…Но теперь давай говорить о нас. Ты за границей долго не можешь оставаться. Тебя хватает на месяц, потом начинаешь тосковать, нападает самая типичная ностальгия, это я вижу. Раз. Другое дело в том, что мне самому неприятно перед людьми. Я искренне считаю Советский Союз своей второй родиной, а живу здесь с чужим паспортом, под чужой фамилией. Но мой дом здесь. Ты знаешь, как я связан с этой страной. У меня есть ты, без тебя ничего нет. Хорошо. Теперь представь на одну минуту мой ад: я снова заполняю анкеты, и мне снова не отвечают. Сегодня я не буду ждать месяц, Веруся моя! Пойми меня. Ты должна это знать. Сутки не отвечают – до свидания! Уеду! Их молчание будет означать, что товарищи опять не хотят. Я уеду, миленькая моя! И никогда, никогда! – ты понимаешь, что это для меня будет значить, – сюда не вернусь! Ни по какому поводу. Я хочу знать, если так случится, если один процент неуверенности есть – ты уедешь со мной? У тебя дочка, мама, ты с ног до головы с этой земли. Это страшная трагедия для тебя будет, самая страшная из всего, что с человеком может случиться! Она будет сопровождаться большим скандалом, руганью нас! Ты уедешь со мной? Потому что, Вера, бросить меня в этой ситуации, ты понимаешь, сволочество!
– Я уверена, что сегодня все решат быстро.
– Ты поедешь или нет? Отвечай! Я должен знать. Если нет, я не могу рисковать! Буду жить здесь как не очень честный человек, но так живу уже десять лет.
– Если мое правительство тебе откажет, я уеду с тобой. Но я уверена, что всё решат по совести, Назым. За десять лет многое изменилось. Я уверена.
– Ты хорошо все взвесила? Думай еще. Вспоминай, как тянуло домой, тебе даже красивые туфли хотелось надеть и показать только в Москве, а не в Риме или Париже…
Я видела, как ты взволнован.
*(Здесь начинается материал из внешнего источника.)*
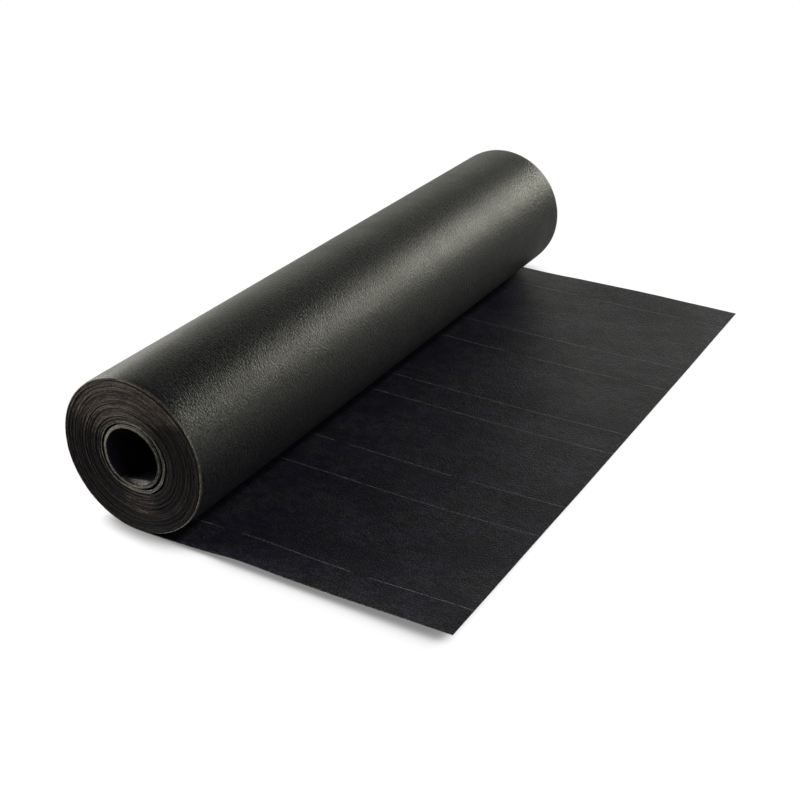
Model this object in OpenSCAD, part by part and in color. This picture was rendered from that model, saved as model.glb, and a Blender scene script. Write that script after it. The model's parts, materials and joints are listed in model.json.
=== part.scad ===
// A roll of saturated roofing felt, lying on its side with its first stretch unrolled.
// It is one piece of stock: the wound turns and the free sheet are a single solid.
// The roll's axis runs along Y, the free sheet runs out along +X, and Z = 0 is the floor.
// All sizes are in millimetres.

/* [Sheet] */
// Width of the sheet, which is also the length of the roll
felt_width = 914.4; // [600:0.1:1200]
// Thickness of the felt
felt_thickness = 1.2; // [0.8:0.1:3]
// Length of free sheet on the floor, from the line where the roll stands to the cut edge
tail_length = 400; // [160:5:1500]

/* [Roll] */
// Radius of the open bore inside the innermost turn
bore_radius = 36; // [20:1:60]
// Number of turns wound tightly around the loose ones
tight_turns = 36; // [12:1:70]
// Air left on average between one tight turn and the next
turn_clearance = 0.11; // [0:0.01:0.3]

/* [Loose inner turns] */
// Number of loose packs of turns, each with an open gap around it
loose_packs = 2; // [0:1:4]
// Turns of felt that lie together in each loose pack
plies_per_pack = 3; // [1:1:4]
// Radial gap between a loose pack and what lies around it
loose_gap = 2.82; // [1:0.01:5]
// How far the loose gaps reach in from each end of the roll
loose_gap_depth = 30; // [5:1:80]

/* [Turns on the ends] */
// Tight turns between one line on the end and the next
turns_per_line = 2; // [2:1:6]
// Width of a line, where two tight turns stand apart
line_width = 0.8; // [0.4:0.1:1.2]
// Depth of a line
line_depth = 2; // [1:0.5:6]
// Furthest that a turn's edge stands back from the roll's end
edge_step = 1.2; // [0:0.1:3]

/* [Hidden] */
$fn = 180;
felt_colour = [0.15, 0.15, 0.145];
half_width = felt_width / 2;

// Radii of the loose packs and of the tight winding around them
turn_pitch = felt_thickness + turn_clearance;
pack_wall = plies_per_pack * felt_thickness;
pack_pitch = pack_wall + loose_gap;
tight_inner_radius = bore_radius + loose_packs * pack_pitch;
roll_radius = tight_inner_radius + tight_turns * turn_pitch;

// The tight winding shows as bands of turns with a line between each two
band_pitch = turns_per_line * turn_pitch;
bands = floor(tight_turns / turns_per_line);

// The frame's origin is on the floor, under the middle of the whole object
overall_length = roll_radius + tail_length;
roll_x = roll_radius - overall_length / 2;

// Each pack or band is [inner radius, outer radius, half length, depth of the gap outside it]
loose_rings = [
    for (i = [0 : 1 : loose_packs - 1])
        let (inner = bore_radius + i * pack_pitch)
        [inner, inner + pack_wall, half_width - (i == 0 ? 0 : stood_back(i)), loose_gap_depth]
];
band_rings = [
    for (i = [0 : bands - 1])
        let (inner = tight_inner_radius + i * band_pitch, last = i == bands - 1)
        [
            inner,
            last ? roll_radius : inner + band_pitch - line_width,
            half_width - (last ? 0 : stood_back(i + loose_packs)),
            line_depth
        ]
];
rings = concat(loose_rings, band_rings);

// How far the edge of one ring stands back, different from its neighbours'
function stood_back(i) = edge_step * (0.5 + 0.5 * sin(137.5 * i));

// One end of the turned outline, from the bore outwards: over each ring, then into the gap outside it
function end_outline(side) = [
    for (i = [0 : len(rings) - 1])
        let (ring = rings[i], floor_height = half_width - ring[3])
        each concat(
            [[ring[0], side * ring[2]], [ring[1], side * ring[2]]],
            i == len(rings) - 1
                ? []
                : [[ring[1], side * floor_height], [rings[i + 1][0], side * floor_height]]
        )
];

function reversed(list) = [for (i = [len(list) - 1 : -1 : 0]) list[i]];

// The wound turns, turned about Z and centred on the origin
module wound_turns() {
    rotate_extrude()
        polygon(concat(end_outline(-1), reversed(end_outline(1))));
}

// The free sheet, which leaves the roll's lowest line as a tangent
module free_sheet() {
    translate([0, -half_width, 0])
        cube([tail_length, felt_width, felt_thickness]);
}

module roofing_felt() {
    color(felt_colour)
        translate([roll_x, 0, 0])
        union() {
            translate([0, 0, roll_radius])
                rotate([90, 0, 0])
                wound_turns();
            free_sheet();
        }
}

roofing_felt();
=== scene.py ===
"""A roll of roofing felt on a plain floor: one sheet wound round an open bore, its free end unrolled."""

import json
import logging
import math
from dataclasses import dataclass, field
from enum import Enum
from typing import Optional, Sequence, Union

import bpy
import numpy as np
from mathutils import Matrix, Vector


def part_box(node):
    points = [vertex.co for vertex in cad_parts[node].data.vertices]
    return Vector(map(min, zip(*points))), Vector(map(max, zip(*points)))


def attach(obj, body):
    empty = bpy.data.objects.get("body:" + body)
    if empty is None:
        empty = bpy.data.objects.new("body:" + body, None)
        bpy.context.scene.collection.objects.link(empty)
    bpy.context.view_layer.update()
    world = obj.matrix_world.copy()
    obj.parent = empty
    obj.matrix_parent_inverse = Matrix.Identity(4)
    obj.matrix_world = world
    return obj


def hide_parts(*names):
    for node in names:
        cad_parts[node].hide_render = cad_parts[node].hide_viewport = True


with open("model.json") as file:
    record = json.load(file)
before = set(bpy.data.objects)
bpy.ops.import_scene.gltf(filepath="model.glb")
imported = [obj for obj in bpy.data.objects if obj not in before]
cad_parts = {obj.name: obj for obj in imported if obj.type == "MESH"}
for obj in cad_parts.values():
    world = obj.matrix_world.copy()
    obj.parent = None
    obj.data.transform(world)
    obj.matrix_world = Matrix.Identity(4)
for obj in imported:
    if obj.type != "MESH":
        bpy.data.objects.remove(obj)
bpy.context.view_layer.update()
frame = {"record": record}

log = logging.getLogger("roofing_felt")

FELT_NODE = "roofing_felt"
BODY = "root"
SHEET_AT = "sheet_at"  # the attribute that holds (along, across, through) the sheet
BAKE_MAP = "OFBake"
MM = 0.001
SHARP_ANGLE = 32.0  # degrees between faces past which an edge is drawn sharp
LOOSE_PASSES = 6  # passes of the sheet that lie loose at the bore
PALE_WAY = (-0.24, 0.0, 0.97)  # the way across the ends towards which the cut edges grow paler, from the roll's axis
SCUFF = (0.006, 0.0, -0.050)  # the middle of the scuffed patch on the ends, from the roll's axis
LINE_HALF = 0.75 * MM  # half the width of a lay line
LINE_REPEAT = 168.0 * MM  # from one gap in a lay line to the next
LINE_GAP = 21.0 * MM  # the long gap, on the other pairs
LINE_BREAK = 3.0 * MM  # the short gap, on every other pair of lines
LINE_DRIFT = 0.008  # how far a line runs off true, towards the near side
NO_TINT = (1.0, 1.0, 1.0, 1.0)

Socket = bpy.types.NodeSocket
Value = Union[float, tuple, Socket]  # a node input's constant, or the socket that drives it


def smoothstep(low: float, high: float, x: np.ndarray) -> np.ndarray:
    """Rises from 0 at low to 1 at high along 3t^2 - 2t^3.

    Args:
        low: Where the rise starts.
        high: Where the rise ends.
        x: The values to ramp.

    Returns:
        The ramped values, of x's shape.
    """
    t = np.clip((np.asarray(x, float) - low) / (high - low), 0.0, 1.0)
    return t * t * (3.0 - 2.0 * t)


def wander(x: np.ndarray, lengths: Sequence[float], seed: int) -> np.ndarray:
    """A smooth curve that wanders about 0: the sum of one sine per length over the root of their number.

    Args:
        x: Where to read the curve.
        lengths: The sines' wavelengths, in x's own unit.
        seed: Picks the sines' phases.

    Returns:
        The curve's values, of x's shape.
    """
    phases = np.random.default_rng(seed).uniform(0.0, 2.0 * np.pi, len(lengths))
    waves = [np.sin(2.0 * np.pi * x / w + p) for w, p in zip(lengths, phases)]
    return np.sum(waves, axis=0) / math.sqrt(len(lengths))


@dataclass(frozen=True)
class RollPlace:
    """Where the roll lies in the frame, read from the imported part. Metres."""

    axis_x: float
    axis_z: float
    radius: float
    bore_radius: float
    half_width: float

    @classmethod
    def from_frame(cls) -> "RollPlace":
        """Reads the place from the CAD node's box and the record's bore mount.

        Returns:
            The roll's place.
        """
        low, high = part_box(FELT_NODE)
        mounts = {m["name"]: m for m in frame["record"]["mounts"]}
        bore = mounts["bore"]
        radius = bore["pos_m"][2]
        return cls(
            axis_x=bore["pos_m"][0],
            axis_z=radius,
            radius=radius,
            bore_radius=bore["dims"]["r_mm"] * MM,
            half_width=(high.y - low.y) / 2.0,
        )


@dataclass(frozen=True)
class Felt:
    """The sheet itself. Metres."""

    thickness: float = 1.2 * MM
    edge_round: float = 0.30 * MM  # how far the cut edge's corners are worn back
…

Я понимала всю ответственность за этот шаг и возможные последствия, но отступать нам было некуда. Это был далеко не первый разговор.
Не о советском паспорте, а о твоем положении. Настало время внести ясность в этот мучительный вопрос.
С этого момента ты уже ни о чем другом не мог со мной говорить, все рисовал перед моими глазами новые и новые картины нашего изгнания, все боялся, что я недостаточно серьезно и ясно сознаю, что случится, если… Потом ты метался. Ездил вроде бы по делам в Союз писателей, к некоторым знакомым, а сам хотел получить совет от людей, которым доверял. Федин, Твардовский, Щипачев успокоили и полностью поддержали тебя. Пожалуй, их мнение было решающим. Другие высказывали опасение, что советское подданство сильно усложнит твою жизнь. Станет труднее ездить по миру, а в клетке ты не сможешь жить, что тебя, как наших писателей, возьмет в клещи и будет контролировать Союз писателей, – словом, отговаривали.
Спустя два дня ты сел рано утром за машинку и за несколько минут написал письмо Н. С. Хрущеву с просьбой о гражданстве.Ты написал письмо Хрущеву… Как просто это сейчас звучит. Отошли в прошлое те волнения, а ведь прошло всего два года, Назым.